**What the task requires**
Write out the lines from the top of the material through the line with "spot_depth = 0.4; // [0.2:0.1:0.8]", exactly and with nothing added.
== == ==
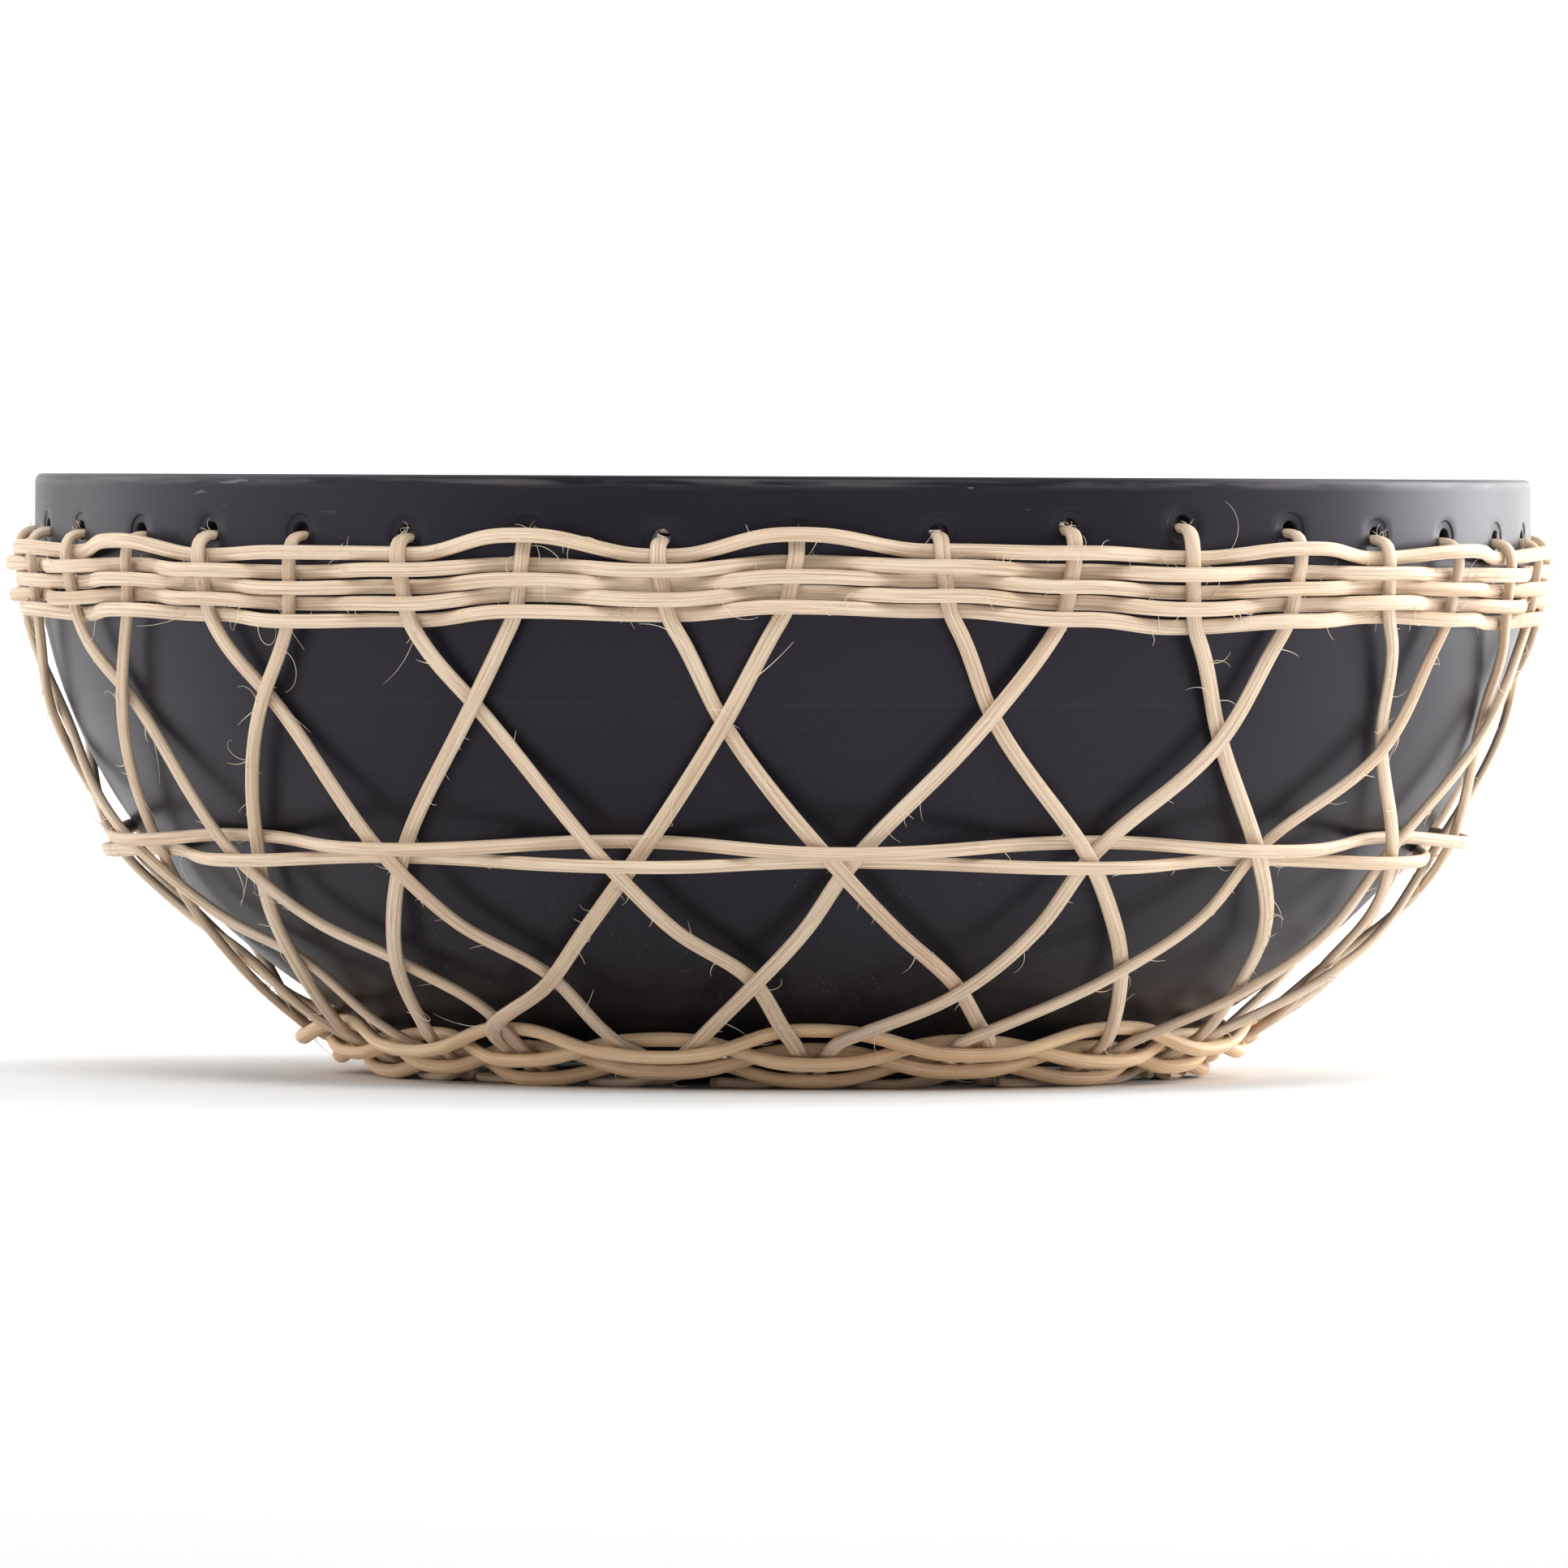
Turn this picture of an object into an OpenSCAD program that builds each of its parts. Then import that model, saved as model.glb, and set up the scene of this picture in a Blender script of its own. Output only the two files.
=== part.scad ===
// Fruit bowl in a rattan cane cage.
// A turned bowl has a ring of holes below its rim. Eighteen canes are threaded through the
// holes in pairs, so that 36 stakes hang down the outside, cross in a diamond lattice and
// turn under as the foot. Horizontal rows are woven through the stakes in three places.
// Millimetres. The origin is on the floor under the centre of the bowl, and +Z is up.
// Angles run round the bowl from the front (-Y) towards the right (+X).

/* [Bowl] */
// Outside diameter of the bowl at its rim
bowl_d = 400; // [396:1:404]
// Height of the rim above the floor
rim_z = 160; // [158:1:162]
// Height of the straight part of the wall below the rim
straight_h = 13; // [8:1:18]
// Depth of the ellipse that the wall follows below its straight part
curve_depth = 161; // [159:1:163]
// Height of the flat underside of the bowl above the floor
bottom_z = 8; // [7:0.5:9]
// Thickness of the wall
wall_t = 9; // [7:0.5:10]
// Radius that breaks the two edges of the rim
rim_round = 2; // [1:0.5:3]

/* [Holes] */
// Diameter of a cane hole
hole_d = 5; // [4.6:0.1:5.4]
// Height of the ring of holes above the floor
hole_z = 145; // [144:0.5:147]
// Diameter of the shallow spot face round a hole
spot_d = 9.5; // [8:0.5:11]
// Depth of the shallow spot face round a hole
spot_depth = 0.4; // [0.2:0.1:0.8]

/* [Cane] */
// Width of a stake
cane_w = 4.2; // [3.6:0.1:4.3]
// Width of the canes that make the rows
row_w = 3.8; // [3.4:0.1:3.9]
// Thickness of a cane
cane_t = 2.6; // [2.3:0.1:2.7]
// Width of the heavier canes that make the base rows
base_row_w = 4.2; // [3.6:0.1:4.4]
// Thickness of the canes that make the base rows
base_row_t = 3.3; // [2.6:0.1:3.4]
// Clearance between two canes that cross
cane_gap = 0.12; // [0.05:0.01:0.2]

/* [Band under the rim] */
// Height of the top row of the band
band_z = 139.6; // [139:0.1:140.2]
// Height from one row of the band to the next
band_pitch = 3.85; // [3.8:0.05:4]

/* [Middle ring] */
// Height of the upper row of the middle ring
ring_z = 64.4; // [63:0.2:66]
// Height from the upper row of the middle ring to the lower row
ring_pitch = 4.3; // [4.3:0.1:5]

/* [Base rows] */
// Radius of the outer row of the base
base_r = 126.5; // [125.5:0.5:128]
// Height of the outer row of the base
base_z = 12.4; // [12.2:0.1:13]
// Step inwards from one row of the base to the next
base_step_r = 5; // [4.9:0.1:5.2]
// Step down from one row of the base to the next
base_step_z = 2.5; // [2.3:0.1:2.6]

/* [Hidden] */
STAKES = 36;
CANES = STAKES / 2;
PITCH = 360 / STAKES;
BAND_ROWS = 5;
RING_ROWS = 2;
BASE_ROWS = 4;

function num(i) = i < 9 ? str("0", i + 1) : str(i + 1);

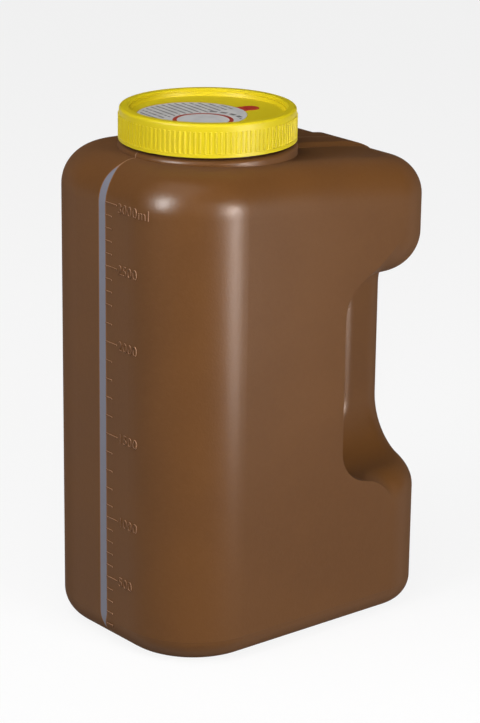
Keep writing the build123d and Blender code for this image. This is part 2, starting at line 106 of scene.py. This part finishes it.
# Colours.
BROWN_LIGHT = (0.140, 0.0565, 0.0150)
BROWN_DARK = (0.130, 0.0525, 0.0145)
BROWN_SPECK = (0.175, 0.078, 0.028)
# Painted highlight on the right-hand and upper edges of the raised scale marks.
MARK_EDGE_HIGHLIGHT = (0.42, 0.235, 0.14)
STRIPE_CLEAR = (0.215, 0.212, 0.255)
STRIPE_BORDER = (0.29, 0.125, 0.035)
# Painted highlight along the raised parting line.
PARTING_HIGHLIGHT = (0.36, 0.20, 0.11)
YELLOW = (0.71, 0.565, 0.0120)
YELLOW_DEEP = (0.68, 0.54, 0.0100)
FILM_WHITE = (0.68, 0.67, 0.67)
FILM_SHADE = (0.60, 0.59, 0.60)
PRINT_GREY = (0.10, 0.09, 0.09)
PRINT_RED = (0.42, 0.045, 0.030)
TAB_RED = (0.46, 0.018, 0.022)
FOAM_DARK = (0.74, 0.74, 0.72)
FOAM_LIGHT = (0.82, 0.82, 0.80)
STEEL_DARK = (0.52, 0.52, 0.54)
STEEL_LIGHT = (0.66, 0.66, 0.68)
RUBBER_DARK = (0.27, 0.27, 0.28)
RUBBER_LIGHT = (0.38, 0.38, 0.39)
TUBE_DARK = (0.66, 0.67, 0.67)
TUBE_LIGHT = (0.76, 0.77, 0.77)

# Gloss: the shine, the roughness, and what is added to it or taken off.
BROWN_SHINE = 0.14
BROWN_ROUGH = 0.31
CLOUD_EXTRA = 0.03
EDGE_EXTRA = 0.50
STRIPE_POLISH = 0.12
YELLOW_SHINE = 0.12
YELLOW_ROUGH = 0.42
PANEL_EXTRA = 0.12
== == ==
**Task response**
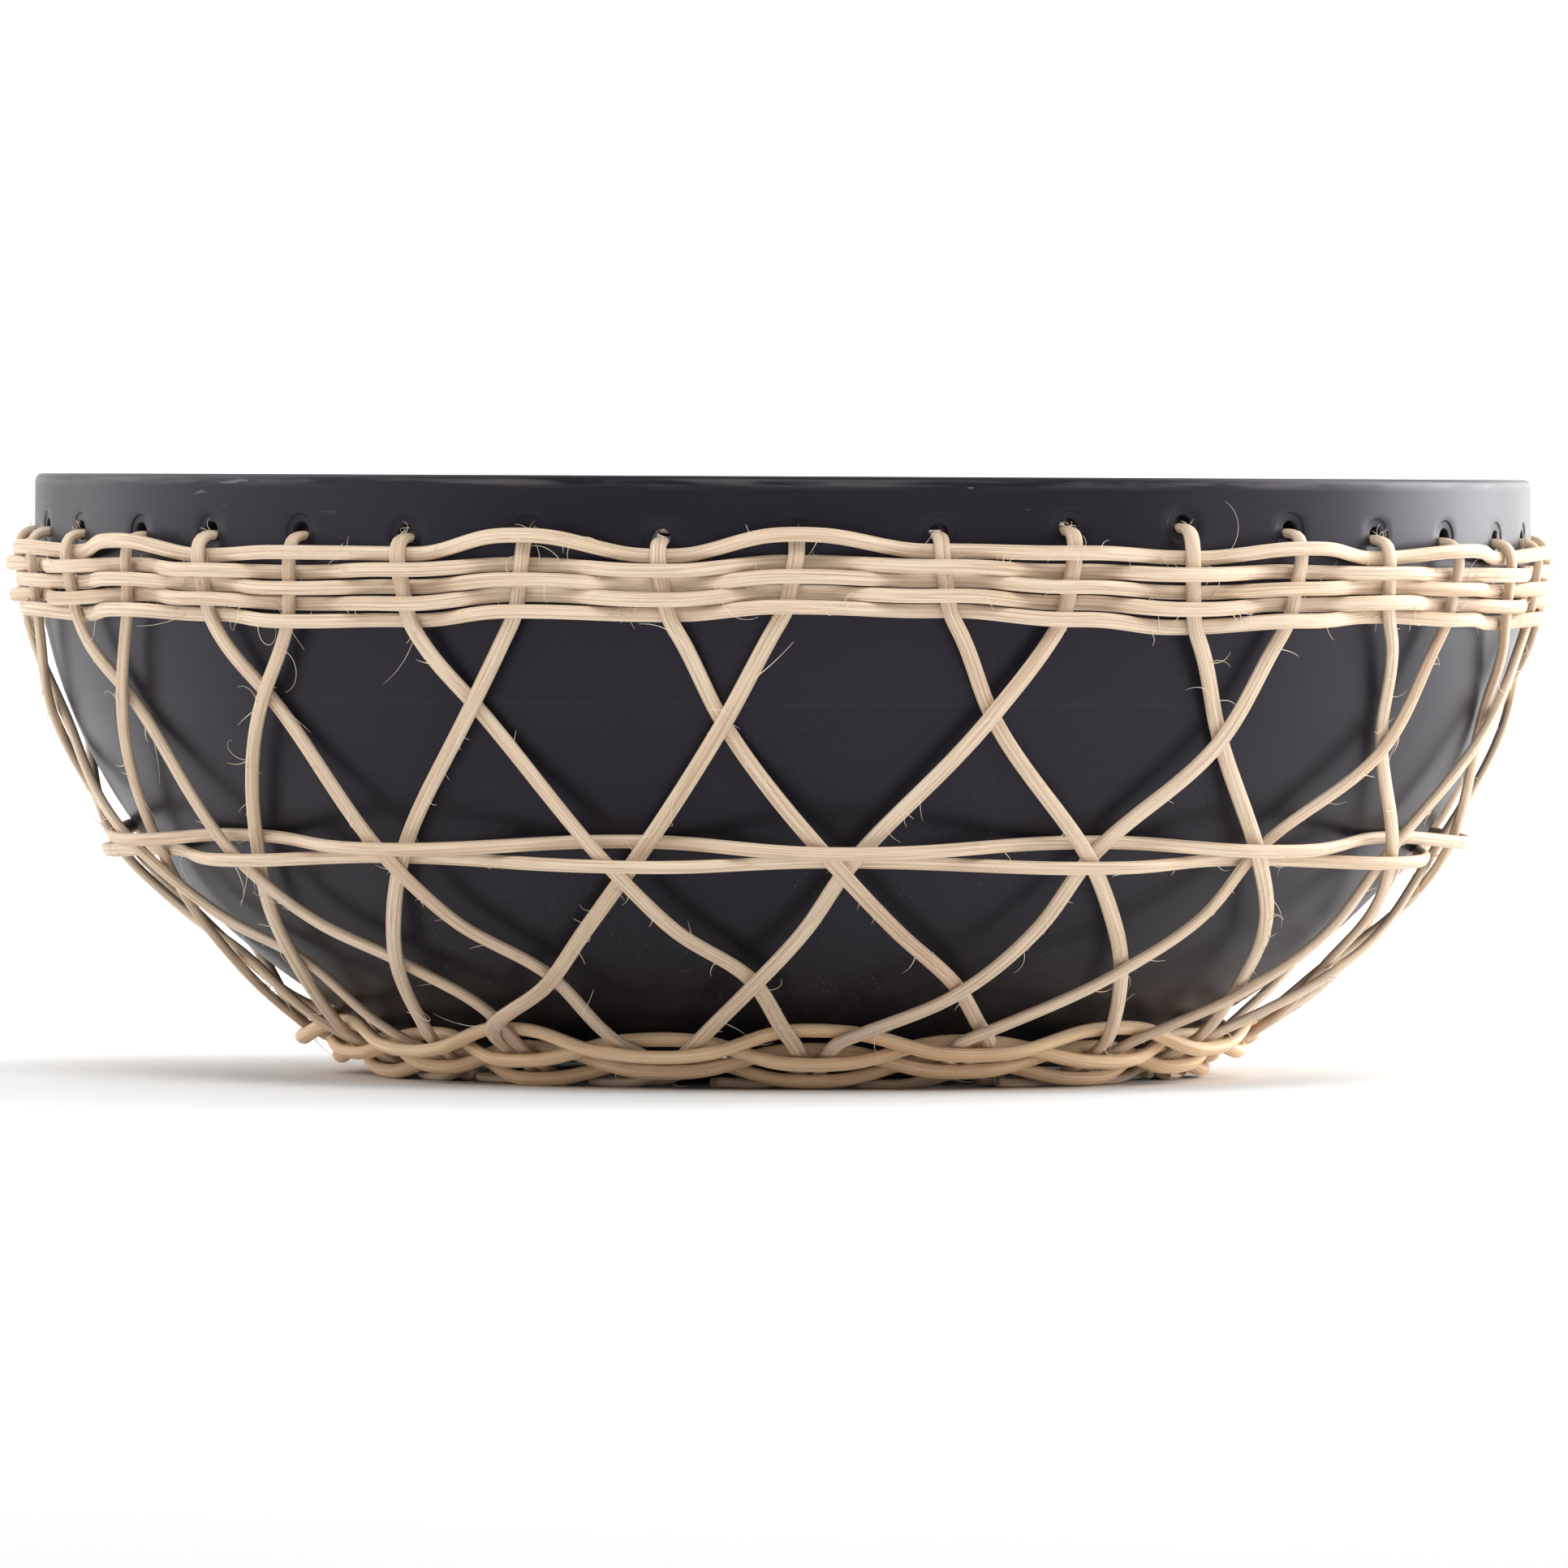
Turn this picture of an object into an OpenSCAD program that builds each of its parts. Then import that model, saved as model.glb, and set up the scene of this picture in a Blender script of its own. Output only the two files.
=== part.scad ===
// Fruit bowl in a rattan cane cage.
// A turned bowl has a ring of holes below its rim. Eighteen canes are threaded through the
// holes in pairs, so that 36 stakes hang down the outside, cross in a diamond lattice and
// turn under as the foot. Horizontal rows are woven through the stakes in three places.
// Millimetres. The origin is on the floor under the centre of the bowl, and +Z is up.
// Angles run round the bowl from the front (-Y) towards the right (+X).

/* [Bowl] */
// Outside diameter of the bowl at its rim
bowl_d = 400; // [396:1:404]
// Height of the rim above the floor
rim_z = 160; // [158:1:162]
// Height of the straight part of the wall below the rim
straight_h = 13; // [8:1:18]
// Depth of the ellipse that the wall follows below its straight part
curve_depth = 161; // [159:1:163]
// Height of the flat underside of the bowl above the floor
bottom_z = 8; // [7:0.5:9]
// Thickness of the wall
wall_t = 9; // [7:0.5:10]
// Radius that breaks the two edges of the rim
rim_round = 2; // [1:0.5:3]

/* [Holes] */
// Diameter of a cane hole
hole_d = 5; // [4.6:0.1:5.4]
// Height of the ring of holes above the floor
hole_z = 145; // [144:0.5:147]
// Diameter of the shallow spot face round a hole
spot_d = 9.5; // [8:0.5:11]
// Depth of the shallow spot face round a hole
spot_depth = 0.4; // [0.2:0.1:0.8]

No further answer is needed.